Similar to pennants and flags, trading volume generally wanes during pattern formation, only to increase once the price breaks above or below the wedge pattern.

A rising and falling wedge. Source: Learn.bybit.com

Head and Shoulders

Head and shoulders is a reversal chart pattern consisting of three components: a large peak (head) and two smaller peaks on either side (shoulders). The line connecting the first and second lows (top pattern) or highs (bottom/inverse pattern) to form an area of support or resistance is called a neckline. 

A head and shoulders top pattern (in an uptrend) indicates a bullish-to-bearish trend reversal. Conversely, an inverse head and shoulders pattern (in a downtrend) predicts a trend reversal to the upside. 

Regular head & shoulders and inverse head & shoulders pattern. Source: Forex.academy.com

Double Top 

A double top is a bearish reversal pattern that resembles the letter M, forming after the price reaches a high two consecutive times with a moderate decline between them. It is confirmed once the price drops below the support level (the low between the two prior highs) and signals a medium or long-term trend change.

Double top pattern after which a downmarket ensues. Source: Investopower.com

Double bottom

The opposite of a double top is a double bottom, a bullish reversal pattern that looks like the letter W, in which two consecutive lows, unable to break through the support level, form. After unsuccessfully spearing through the support line twice, the market price shifts towards an uptrend.

Double bottom pattern that sees an upmarket after its completion. Source: Investopower.com

Triple tops and bottoms 

Triple tops and bottoms are reversal chart patterns that act similarly to double tops and bottoms, consisting of three peaks (bearish reversal pattern) or bottoms (bullish reversal pattern), respectively. 

Triple bottom pattern. Source: Swagforex.com

Gaps

Gaps are reversal chart patterns that typically occur when a news story or an event invites a torrent of buyers or sellers into an asset resulting in the price opening substantially higher or lower than the previous day’s closing price. There are four types of gaps: common, breakaway, runaway, and exhaustion. Depending on the kind, gaps can mark the beginning of a new trend or a reversal of an earlier trend.

Breakaway gap that is followed by bullish momentum. Source: Tradingsetupsreview.com

Rounding top or bottom

A rounding bottom is a chart pattern in which price movements form the letter U and usually indicates a bullish upward trend. In comparison, a rounding top is a chart pattern whereby price movements on a graph form the shape of an upside-down U and signifies a bearish downward trend.

Rounded top pattern followed by a downtrend.
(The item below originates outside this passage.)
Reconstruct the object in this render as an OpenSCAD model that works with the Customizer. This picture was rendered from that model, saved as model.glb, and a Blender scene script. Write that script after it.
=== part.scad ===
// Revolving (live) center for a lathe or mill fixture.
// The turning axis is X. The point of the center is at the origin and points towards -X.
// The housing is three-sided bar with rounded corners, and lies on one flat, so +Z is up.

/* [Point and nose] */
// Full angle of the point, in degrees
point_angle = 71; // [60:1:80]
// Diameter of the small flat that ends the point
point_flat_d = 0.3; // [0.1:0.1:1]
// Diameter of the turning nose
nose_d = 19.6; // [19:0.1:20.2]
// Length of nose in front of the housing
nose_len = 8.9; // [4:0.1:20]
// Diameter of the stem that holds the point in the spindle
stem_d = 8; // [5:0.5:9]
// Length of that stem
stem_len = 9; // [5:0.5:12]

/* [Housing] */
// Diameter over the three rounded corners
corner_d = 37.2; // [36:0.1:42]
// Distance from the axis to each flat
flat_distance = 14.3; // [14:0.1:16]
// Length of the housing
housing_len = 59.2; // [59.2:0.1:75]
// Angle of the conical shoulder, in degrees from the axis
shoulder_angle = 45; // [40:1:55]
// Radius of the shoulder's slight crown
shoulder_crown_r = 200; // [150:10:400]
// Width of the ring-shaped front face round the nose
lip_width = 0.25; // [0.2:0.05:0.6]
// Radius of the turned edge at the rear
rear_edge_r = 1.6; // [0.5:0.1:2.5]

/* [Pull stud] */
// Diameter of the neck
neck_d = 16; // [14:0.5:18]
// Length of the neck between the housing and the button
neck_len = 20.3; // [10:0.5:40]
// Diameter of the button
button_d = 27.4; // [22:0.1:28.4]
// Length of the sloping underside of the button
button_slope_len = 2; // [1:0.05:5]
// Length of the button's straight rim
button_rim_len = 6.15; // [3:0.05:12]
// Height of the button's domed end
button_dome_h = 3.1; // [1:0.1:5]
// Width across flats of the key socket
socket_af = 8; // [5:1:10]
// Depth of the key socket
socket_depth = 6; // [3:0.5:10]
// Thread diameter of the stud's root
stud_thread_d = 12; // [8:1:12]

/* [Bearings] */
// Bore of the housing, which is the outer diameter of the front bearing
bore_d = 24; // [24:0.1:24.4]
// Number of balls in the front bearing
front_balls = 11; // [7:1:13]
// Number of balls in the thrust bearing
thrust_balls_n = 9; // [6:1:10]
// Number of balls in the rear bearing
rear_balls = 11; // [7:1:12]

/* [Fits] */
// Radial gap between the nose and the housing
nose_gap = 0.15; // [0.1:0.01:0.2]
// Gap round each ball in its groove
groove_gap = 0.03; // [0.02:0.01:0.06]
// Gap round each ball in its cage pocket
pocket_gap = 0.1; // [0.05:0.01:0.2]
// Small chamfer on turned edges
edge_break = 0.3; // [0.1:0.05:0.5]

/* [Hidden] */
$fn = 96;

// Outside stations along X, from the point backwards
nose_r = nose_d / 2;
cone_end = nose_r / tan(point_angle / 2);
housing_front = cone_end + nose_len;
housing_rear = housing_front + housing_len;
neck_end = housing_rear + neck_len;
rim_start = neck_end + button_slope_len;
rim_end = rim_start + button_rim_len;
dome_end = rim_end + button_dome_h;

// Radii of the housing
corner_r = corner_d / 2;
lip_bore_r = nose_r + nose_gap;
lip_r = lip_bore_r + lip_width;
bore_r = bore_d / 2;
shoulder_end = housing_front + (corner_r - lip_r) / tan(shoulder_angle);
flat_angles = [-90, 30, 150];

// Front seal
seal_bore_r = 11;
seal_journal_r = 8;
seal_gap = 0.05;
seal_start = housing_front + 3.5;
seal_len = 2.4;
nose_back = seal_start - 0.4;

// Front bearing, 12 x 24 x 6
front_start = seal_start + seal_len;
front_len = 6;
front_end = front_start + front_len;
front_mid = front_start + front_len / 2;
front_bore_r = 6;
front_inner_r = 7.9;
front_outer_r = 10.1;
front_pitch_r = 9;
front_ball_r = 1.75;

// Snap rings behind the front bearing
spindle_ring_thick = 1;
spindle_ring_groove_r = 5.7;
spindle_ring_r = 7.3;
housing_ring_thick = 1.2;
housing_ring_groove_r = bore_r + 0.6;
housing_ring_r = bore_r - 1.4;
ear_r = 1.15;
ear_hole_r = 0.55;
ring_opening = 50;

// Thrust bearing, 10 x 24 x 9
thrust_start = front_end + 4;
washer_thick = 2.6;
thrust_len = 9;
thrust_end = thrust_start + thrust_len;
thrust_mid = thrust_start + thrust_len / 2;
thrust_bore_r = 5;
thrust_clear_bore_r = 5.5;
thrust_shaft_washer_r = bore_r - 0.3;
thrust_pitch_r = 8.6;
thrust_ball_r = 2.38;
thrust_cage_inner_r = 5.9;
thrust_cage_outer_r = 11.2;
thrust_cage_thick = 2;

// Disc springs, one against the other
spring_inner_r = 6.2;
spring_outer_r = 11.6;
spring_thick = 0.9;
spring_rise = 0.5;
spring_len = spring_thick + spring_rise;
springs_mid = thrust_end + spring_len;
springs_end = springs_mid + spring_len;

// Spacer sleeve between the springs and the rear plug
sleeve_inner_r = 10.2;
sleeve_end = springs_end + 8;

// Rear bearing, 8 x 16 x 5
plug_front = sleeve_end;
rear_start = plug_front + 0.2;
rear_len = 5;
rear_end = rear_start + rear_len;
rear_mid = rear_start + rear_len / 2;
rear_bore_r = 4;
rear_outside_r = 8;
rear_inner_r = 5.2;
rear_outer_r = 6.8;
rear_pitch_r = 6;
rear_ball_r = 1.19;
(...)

Source: Learn.tradimo.com

How to read stock reversal chart patterns 

Reversal patterns are signals traders look for to indicate that a price trend is likely to change.

The following steps should be taken to trade reversal patterns:

  • Identify the prior trend direction;
  • Wait for the pattern to form;
  • Identify the reversal pattern; 
  • Find the breakout point;
  • Enter the trade when the price breaks out of the pattern: Traders get out of positions aligned with the trend before the reversal or after seeing the reversal underway. Traders can profit from a bullish reversal by placing long positions that will benefit from a rising price. Bearish reversals, on the other hand, present the opportunity to profit from selling the stock.
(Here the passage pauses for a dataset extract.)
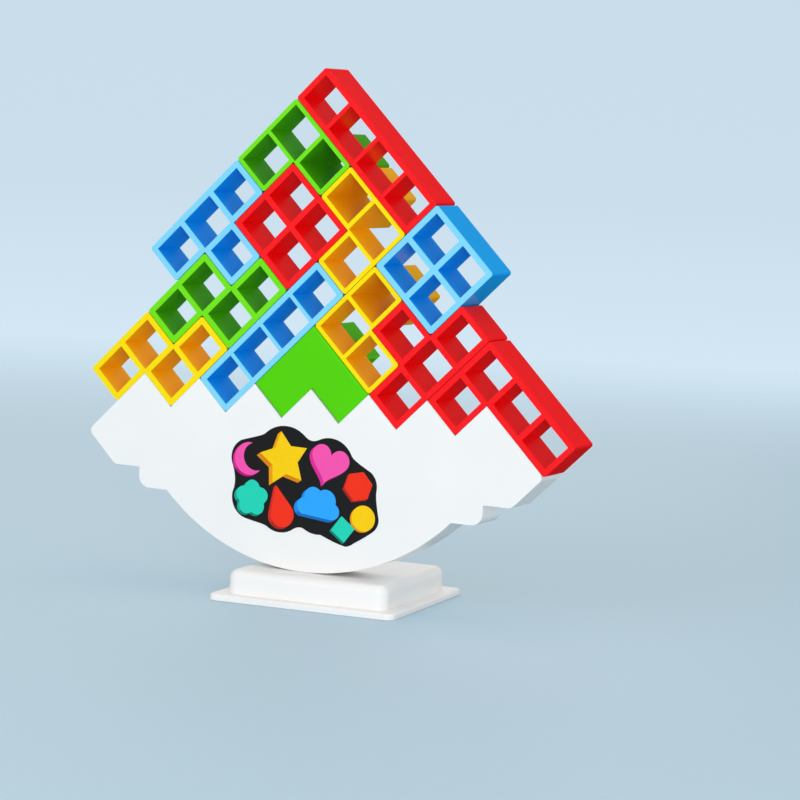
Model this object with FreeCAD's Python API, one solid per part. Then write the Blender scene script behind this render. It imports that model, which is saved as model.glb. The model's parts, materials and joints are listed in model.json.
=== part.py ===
"""Stacking balance game: hollow cube blocks stacked on a zig-zag rocker that tips on a square base.

Millimetres; X to the right, Y to the back, Z up. The origin is the middle of the base's underside.

The blocks stand in a lattice of cubes turned on its corner. Seen from the front, its u steps run
down to the right and its w steps up to the right, and v steps run to the back. Its corner (0, 0, 0)
is the middle peak of the rocker's zig-zag, on the rocker's front face.
"""
import FreeCAD, Part
import itertools
import math
import os

from FreeCAD import Vector

# Lattice
pitch = 15.0                # one cube of a block, and one side of the rocker's zig-zag
block_gap = 0.2             # between neighbouring blocks, and twice the gap above the rocker
half_diagonal = pitch / math.sqrt(2)

# Blocks: outer walls, webs between two tubes, and the rounding of the outer corners
flat_wall, flat_web = 2.0, 2.0
bar_wall, bar_web = 1.9, 1.4
twist_wall, twist_web = 1.5, 1.4
outer_corner = 1.0

# Rocker
rocker_depth = pitch        # level with the blocks, front and back
rocking_radius = 75.0
rocker_drop = 61.0          # from the peaks down to the lowest point of the arc
peak_count = 7              # an odd number, with one peak in the middle
arm_steps = 2               # lattice steps from the last peak down to an arm's tip
arm_underside = 32.0        # below the peaks
ledge_underside = 38.9      # below the peaks
ledge_reach = 64.2          # from the middle to the end of a ledge
tip_radius, arm_radius, ledge_radius = 2.0, 3.0, 4.0
rocker_wall = 1.8
rocker_rib = 1.2
rocker_bay = 16.0           # from rib to rib
cover_thickness = 1.8
cover_clearance = 0.1       # round the cover, inside the rocker's wall
pin_radius, pin_length = 1.5, 6.0
pin_clearance = 0.05        # of a pin in its boss
boss_wall = 1.4
pin_bays = ((-3, -2), (3, -2), (-1, -2), (1, -2), (-1, -3), (1, -3))

# Base
base_height = 10.0
brim_width, brim_thickness, brim_corner, brim_chamfer = 66.0, 2.0, 3.0, 0.6
plinth_width, plinth_corner, plinth_edge = 57.0, 4.0, 3.0
plinth_draft = 1.0          # degrees
base_wall = 2.0
base_rib = 1.4
base_ribs_each_way = 3      # an odd number, so that two ribs cross in the middle
base_turn = 4.5             # degrees that the base stands turned under the rocker

# How the rocker stands on the base
rocker_aside = -4.3         # its middle, along X from the base's middle
rocker_forward = 10.3       # its middle plane, in front of the base's middle
rest_gap = 0.05             # under the arc

front = -rocker_forward - rocker_depth / 2
peak_height = base_height + rest_gap + rocker_drop

# Each block: its wall and web, the axis its tubes run along, and its cubes as (u, v, w)
FLAT, BAR, TWIST = (flat_wall, flat_web), (bar_wall, bar_web), (twist_wall, twist_web)
U, V, W = range(3)
BLOCKS = {
    "red_bar_block": (BAR, V, [(-5, 0, 4), (-4, 0, 4), (-3, 0, 4), (-2, 0, 4)]),
    "blue_bar_block": (BAR, V, [(-2, 0, -2), (-2, 0, -1), (-2, 0, 0), (-2, 0, 1)]),
    "red_square_block": (FLAT, V, [(-4, 0, 1), (-4, 0, 2), (-3, 0, 1), (-3, 0, 2)]),
    "blue_square_block": (FLAT, V, [(-1, 0, 3), (-1, 0, 4), (0, 0, 3), (0, 0, 4)]),
    "blue_tee_block": (FLAT, V, [(-5, 0, -1), (-5, 0, 0), (-5, 0, 1), (-4, 0, 0)]),
    "red_tee_block": (FLAT, V, [(1, 0, 1), (1, 0, 2), (1, 0, 3), (0, 0, 2)]),
    "green_step_block": (FLAT, V, [(-4, 0, -2), (-4, 0, -1), (-3, 0, -1), (-3, 0, 0)]),
    "yellow_step_block": (FLAT, V, [(-4, 0, -4), (-4, 0, -3), (-3, 0, -3), (-3, 0, -2)]),
    "red_corner_block": (FLAT, V, [(2, 0, 2), (2, 0, 3), (3, 0, 3), (4, 0, 3)]),
    "green_twist_block": (TWIST, V, [(-5, 0, 2), (-5, 0, 3), (-4, 0, 3), (-4, 1, 3)]),
    "upper_yellow_twist_block": (TWIST, V, [(-2, 0, 2), (-2, 0, 3), (-3, 0, 3), (-3, 1, 3)]),
    "lower_yellow_twist_block": (TWIST, V, [(0, 0, 1), (-1, 0, 1), (-1, 0, 2), (-1, 1, 2)]),
    "green_tripod_block": (TWIST, U, [(-1, 0, -1), (-1, 0, 0), (0, 0, 0), (-1, 1, 0)]),
}
STEPS = ((1, 0, 0), (0, 1, 0), (0, 0, 1))


def moved(cube, axis, count=1):
    """The cube that lies count steps along an axis."""
    return tuple(c + count * s for c, s in zip(cube, STEPS[axis]))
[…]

Note: Reversals aren’t always easy to differentiate from noise, consolidation, or brief pullbacks. And while reverse patterns can be highly effective when identified correctly, they can be enormously destructive when misinterpreted. As a result, traders must take extra care and patience in confirming signals before jumping to conclusions. 

In conclusion 

All in all, chart patterns are helpful technical indicators that can assist traders in how or why a security’s price has moved in a certain way and how its price might behave in the future. This is particularly helpful for identifying profitable entry and exit points or setting up stop-loss levels. 

Yet, while recognizing chart patterns can provide you with a competitive advantage in the market, before starting your chart pattern analysis, it is essential to familiarise yourself with the set rules and strategies of each pattern you wish to use. 

Disclaimer: The content on this site should not be considered investment advice. Investing is speculative. When investing, your capital is at risk. 

FAQs about chart patterns

What are stock chart patterns?

Chart patterns are geometric shapes drawn onto price charts that can help traders understand price action, as well as make projections about where the price is likely to go (. e.g., price breakouts and trend reversals). They are a fundamental technical analysis method that allows traders to use past price action as a guide for potential future market directions. 

What are the types of stock chart patterns?

There are two primary types of stock chart patterns used in technical analysis: continuation patterns and reversal patterns. Continuation patterns occur in the middle of an existing trend, signaling the continuation of a trend even after the pattern completes. Reversal patterns, on the other hand, signal change in the prevailing trend.

How do stock chart patterns work?

Chart patterns form shapes of price action using trendlines, which can help forecast future price behavior. The patterns are often found when price action pauses, signifying areas of consolidation that can bring about a continuation or reversal of the prevailing trend. 

Why do traders use stock chart patterns?

Patterns provide logic to the price action, pointing to both breakouts and reversals. In particular, traders use chart patterns to identify price trends– valuable for forecasting future price behavior to determine profitable entry or exit points. They can be used to analyze all markets, including stocks, forex, cryptocurrencies, and commodities.

What are the limitations of using stock chart patterns?

The major drawback to trading stock chart patterns is the risk of a false breakout. Additionally, chart pattern movements are not guaranteed and should be used in tandem with other market analysis methods.